Ce jeune diplômé dit avoir quitté Syrte avec sa famille pour se réfugier chez des proches à Tripoli dès le début de l'offensive contre les jihadistes en avril. "Nous avons pu retourner chez nous il y a quelques semaines. Et on essaie depuis de reprendre une vie normale. Mais c'est difficile", ajoute-t-il.

Les habitants restent privés d'eau et de téléphone et ils doivent envoyer leurs enfants dans une école qui n'est pas la leur à plusieurs kilomètres de là, se plaint Al-Bachir Souissi Ahmad, 60 ans et père de dix enfants.

Selon lui, la grande majorité des 350 familles habitant à al-Sabaa sont rentrées chez elles, "après des mois de terreur sous l'EI". Syrte comptait 120.000 habitants avant sa prise par les jihadistes en 2015.

C'est surtout le rétablissement de l'électricité qui a encouragé les habitants de ce quartier à retourner chez eux, contrairement aux autres zones touchées par les combats.

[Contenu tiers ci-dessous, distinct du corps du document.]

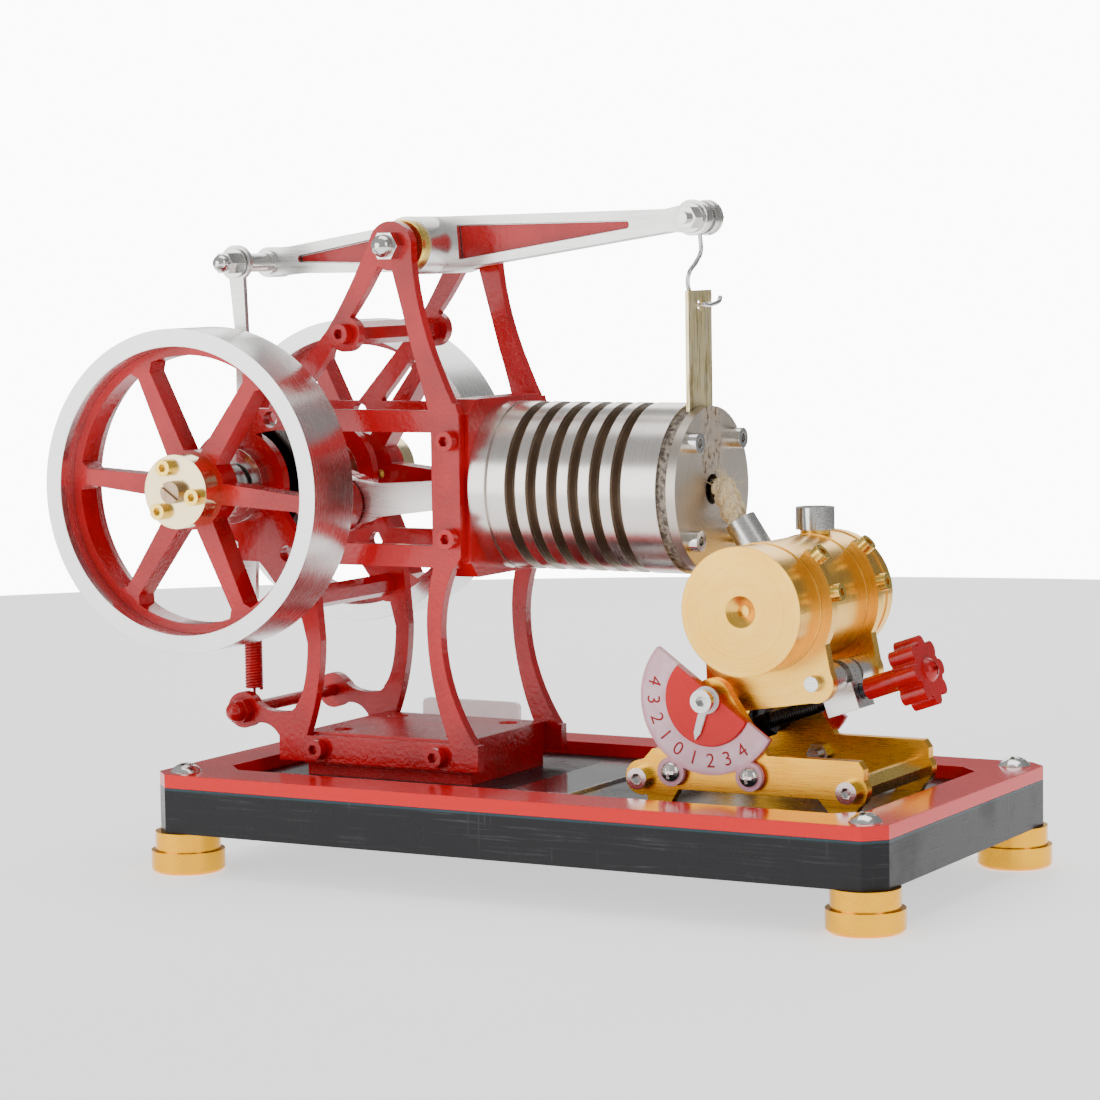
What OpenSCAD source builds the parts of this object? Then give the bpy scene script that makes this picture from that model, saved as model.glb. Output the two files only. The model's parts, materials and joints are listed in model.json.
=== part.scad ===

"Nous faisons tout notre possible pour réparer les dégâts", affirme l'ingénieur Ahmad Dabour, en charge des travaux de réparation à la compagnie d'électricité.

Mais lui aussi se plaint du manque de moyens et se dit "sur le point" de jeter l'éponge. "Je ne pense pas que je vais rester longtemps. Nous n'avons pas assez de personnel et nous ne pouvons pas travailler dans un champ de mines", déplore-t-il.